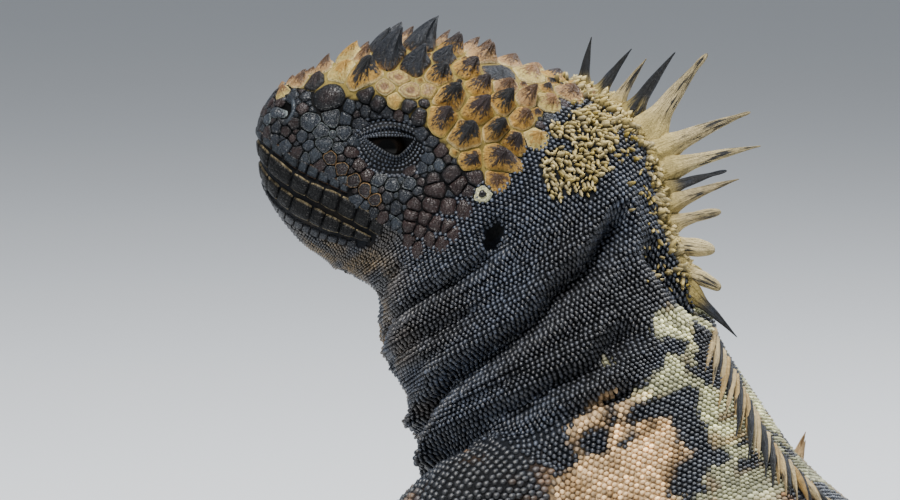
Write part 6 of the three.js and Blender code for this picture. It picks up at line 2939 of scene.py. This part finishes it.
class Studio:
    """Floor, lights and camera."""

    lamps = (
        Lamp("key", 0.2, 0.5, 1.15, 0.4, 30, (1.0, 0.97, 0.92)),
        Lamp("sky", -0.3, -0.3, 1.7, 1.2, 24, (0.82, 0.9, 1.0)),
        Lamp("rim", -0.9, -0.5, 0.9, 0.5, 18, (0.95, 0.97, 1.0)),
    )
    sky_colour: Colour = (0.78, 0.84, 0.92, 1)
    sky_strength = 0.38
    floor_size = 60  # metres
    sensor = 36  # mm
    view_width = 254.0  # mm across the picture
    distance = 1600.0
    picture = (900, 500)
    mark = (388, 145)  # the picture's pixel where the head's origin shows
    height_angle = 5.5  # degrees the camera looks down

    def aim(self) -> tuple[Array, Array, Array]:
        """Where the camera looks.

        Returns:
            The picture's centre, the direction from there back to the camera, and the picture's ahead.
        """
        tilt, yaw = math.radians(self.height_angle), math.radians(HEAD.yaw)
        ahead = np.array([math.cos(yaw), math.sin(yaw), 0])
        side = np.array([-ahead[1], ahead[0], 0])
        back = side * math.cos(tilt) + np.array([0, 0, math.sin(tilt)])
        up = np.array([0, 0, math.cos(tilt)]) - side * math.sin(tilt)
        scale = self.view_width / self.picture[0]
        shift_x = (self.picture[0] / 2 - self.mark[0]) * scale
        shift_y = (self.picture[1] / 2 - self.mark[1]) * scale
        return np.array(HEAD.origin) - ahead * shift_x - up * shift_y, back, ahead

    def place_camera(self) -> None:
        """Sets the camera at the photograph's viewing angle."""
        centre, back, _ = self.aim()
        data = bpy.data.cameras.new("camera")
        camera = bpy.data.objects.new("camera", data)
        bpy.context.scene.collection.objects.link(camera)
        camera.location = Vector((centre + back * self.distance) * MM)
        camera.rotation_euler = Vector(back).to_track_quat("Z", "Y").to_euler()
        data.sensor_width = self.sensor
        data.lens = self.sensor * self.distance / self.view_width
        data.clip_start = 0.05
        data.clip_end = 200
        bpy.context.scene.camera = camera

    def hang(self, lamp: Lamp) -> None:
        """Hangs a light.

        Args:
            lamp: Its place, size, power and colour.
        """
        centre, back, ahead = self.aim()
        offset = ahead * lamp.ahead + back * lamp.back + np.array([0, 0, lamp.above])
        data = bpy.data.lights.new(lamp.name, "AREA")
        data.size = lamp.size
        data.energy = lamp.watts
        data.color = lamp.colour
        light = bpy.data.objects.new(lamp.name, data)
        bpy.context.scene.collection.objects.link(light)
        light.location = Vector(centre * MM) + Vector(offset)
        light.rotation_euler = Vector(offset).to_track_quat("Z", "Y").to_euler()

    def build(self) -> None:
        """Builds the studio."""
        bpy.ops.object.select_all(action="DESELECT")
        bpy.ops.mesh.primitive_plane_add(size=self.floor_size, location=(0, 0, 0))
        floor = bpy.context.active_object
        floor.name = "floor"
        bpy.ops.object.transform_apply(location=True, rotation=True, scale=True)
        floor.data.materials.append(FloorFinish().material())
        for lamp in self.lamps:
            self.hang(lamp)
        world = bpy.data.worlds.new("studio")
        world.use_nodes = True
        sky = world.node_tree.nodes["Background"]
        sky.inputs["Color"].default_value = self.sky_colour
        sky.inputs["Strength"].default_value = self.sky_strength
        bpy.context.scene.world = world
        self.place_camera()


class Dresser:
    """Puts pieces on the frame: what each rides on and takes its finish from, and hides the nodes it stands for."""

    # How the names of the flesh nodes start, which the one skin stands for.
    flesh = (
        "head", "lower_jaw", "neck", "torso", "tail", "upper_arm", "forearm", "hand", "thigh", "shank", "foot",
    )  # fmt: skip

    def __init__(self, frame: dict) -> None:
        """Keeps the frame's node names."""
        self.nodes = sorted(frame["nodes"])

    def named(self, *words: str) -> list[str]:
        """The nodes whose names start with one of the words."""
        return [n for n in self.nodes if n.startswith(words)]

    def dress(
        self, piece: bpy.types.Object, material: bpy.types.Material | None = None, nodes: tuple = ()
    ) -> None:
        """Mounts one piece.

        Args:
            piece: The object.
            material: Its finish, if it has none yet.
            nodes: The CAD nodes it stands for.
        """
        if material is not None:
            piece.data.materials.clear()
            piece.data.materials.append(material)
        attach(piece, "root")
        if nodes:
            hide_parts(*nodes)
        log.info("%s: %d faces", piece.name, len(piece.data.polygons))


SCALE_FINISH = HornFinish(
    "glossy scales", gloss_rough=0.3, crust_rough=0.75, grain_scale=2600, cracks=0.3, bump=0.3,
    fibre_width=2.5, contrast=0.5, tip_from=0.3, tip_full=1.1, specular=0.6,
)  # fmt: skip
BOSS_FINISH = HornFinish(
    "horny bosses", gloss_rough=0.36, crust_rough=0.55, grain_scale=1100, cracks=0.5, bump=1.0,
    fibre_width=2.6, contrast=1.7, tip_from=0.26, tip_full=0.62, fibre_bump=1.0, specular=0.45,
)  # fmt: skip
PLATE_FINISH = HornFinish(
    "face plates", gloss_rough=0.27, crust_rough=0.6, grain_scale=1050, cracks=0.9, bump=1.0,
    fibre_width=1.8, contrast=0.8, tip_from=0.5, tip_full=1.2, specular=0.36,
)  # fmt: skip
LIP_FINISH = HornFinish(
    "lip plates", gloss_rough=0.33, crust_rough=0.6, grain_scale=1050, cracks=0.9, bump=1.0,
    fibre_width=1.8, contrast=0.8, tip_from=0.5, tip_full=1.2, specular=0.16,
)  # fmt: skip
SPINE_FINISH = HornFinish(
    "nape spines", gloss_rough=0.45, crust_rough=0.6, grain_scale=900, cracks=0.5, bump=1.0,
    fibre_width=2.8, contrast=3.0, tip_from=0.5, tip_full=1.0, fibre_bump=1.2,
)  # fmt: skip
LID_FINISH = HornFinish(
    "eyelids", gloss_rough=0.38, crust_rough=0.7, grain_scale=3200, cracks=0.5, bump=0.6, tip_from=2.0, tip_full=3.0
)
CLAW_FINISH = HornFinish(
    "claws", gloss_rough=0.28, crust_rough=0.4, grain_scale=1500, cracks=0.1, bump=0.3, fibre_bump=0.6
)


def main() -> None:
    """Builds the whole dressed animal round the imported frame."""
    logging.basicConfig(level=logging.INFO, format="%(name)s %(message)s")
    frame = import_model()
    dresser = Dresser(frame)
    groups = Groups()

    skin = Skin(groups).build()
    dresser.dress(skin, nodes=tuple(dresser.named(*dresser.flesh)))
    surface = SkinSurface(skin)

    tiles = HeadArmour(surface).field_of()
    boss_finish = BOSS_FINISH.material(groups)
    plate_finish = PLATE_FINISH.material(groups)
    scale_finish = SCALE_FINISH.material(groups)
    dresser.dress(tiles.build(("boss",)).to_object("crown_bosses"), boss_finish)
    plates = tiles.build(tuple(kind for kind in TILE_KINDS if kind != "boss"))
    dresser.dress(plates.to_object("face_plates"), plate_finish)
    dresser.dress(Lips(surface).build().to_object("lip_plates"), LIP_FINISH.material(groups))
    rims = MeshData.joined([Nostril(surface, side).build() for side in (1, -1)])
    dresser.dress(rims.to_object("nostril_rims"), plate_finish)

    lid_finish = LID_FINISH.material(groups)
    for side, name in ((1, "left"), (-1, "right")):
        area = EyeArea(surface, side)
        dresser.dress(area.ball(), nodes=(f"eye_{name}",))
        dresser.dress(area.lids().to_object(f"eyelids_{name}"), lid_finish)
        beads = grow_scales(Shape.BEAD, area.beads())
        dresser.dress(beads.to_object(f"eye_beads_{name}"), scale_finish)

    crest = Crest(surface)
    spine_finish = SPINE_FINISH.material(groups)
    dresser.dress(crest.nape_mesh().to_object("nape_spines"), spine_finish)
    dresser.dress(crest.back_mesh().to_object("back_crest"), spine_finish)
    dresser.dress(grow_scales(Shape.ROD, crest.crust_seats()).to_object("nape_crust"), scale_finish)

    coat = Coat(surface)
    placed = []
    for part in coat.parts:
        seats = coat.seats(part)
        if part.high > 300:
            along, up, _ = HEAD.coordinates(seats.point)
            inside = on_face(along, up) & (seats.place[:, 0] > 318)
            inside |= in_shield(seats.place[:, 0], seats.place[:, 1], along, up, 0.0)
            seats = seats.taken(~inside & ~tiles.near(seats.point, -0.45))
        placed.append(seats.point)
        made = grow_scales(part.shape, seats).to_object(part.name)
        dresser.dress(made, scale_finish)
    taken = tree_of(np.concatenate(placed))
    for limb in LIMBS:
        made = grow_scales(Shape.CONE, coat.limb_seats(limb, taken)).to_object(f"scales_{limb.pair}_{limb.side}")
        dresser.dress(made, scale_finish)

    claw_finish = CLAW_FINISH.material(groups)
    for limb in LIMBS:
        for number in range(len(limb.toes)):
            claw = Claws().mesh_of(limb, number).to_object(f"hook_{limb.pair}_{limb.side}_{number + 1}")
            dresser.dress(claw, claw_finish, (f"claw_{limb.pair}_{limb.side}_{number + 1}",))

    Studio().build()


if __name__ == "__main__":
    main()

++++++++++++++++++++

Print, unaltered, every line from the beginning of the material down to the line with "return np.array(HEAD.origin) - ahead".

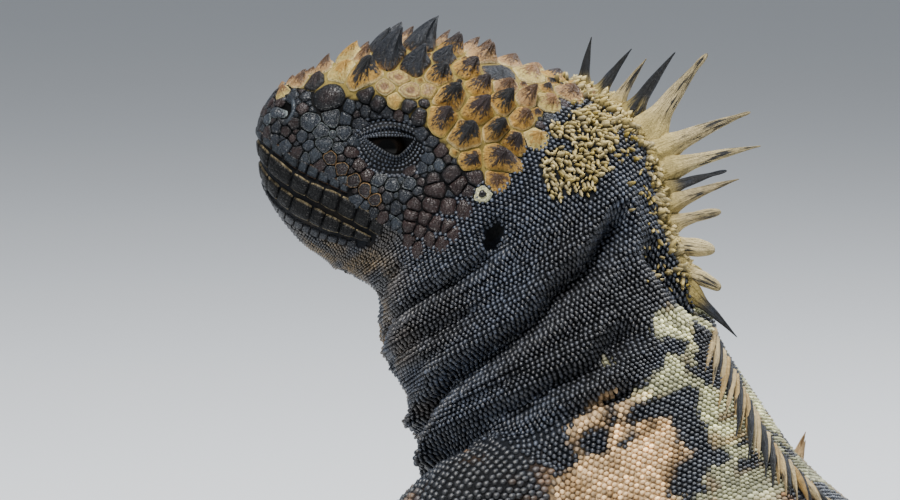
Write part 6 of the three.js and Blender code for this picture. It picks up at line 2939 of scene.py. This part finishes it.
class Studio:
    """Floor, lights and camera."""

    lamps = (
        Lamp("key", 0.2, 0.5, 1.15, 0.4, 30, (1.0, 0.97, 0.92)),
        Lamp("sky", -0.3, -0.3, 1.7, 1.2, 24, (0.82, 0.9, 1.0)),
        Lamp("rim", -0.9, -0.5, 0.9, 0.5, 18, (0.95, 0.97, 1.0)),
    )
    sky_colour: Colour = (0.78, 0.84, 0.92, 1)
    sky_strength = 0.38
    floor_size = 60  # metres
    sensor = 36  # mm
    view_width = 254.0  # mm across the picture
    distance = 1600.0
    picture = (900, 500)
    mark = (388, 145)  # the picture's pixel where the head's origin shows
    height_angle = 5.5  # degrees the camera looks down

    def aim(self) -> tuple[Array, Array, Array]:
        """Where the camera looks.

        Returns:
            The picture's centre, the direction from there back to the camera, and the picture's ahead.
        """
        tilt, yaw = math.radians(self.height_angle), math.radians(HEAD.yaw)
        ahead = np.array([math.cos(yaw), math.sin(yaw), 0])
        side = np.array([-ahead[1], ahead[0], 0])
        back = side * math.cos(tilt) + np.array([0, 0, math.sin(tilt)])
        up = np.array([0, 0, math.cos(tilt)]) - side * math.sin(tilt)
        scale = self.view_width / self.picture[0]
        shift_x = (self.picture[0] / 2 - self.mark[0]) * scale
        shift_y = (self.picture[1] / 2 - self.mark[1]) * scale
        return np.array(HEAD.origin) - ahead * shift_x - up * shift_y, back, ahead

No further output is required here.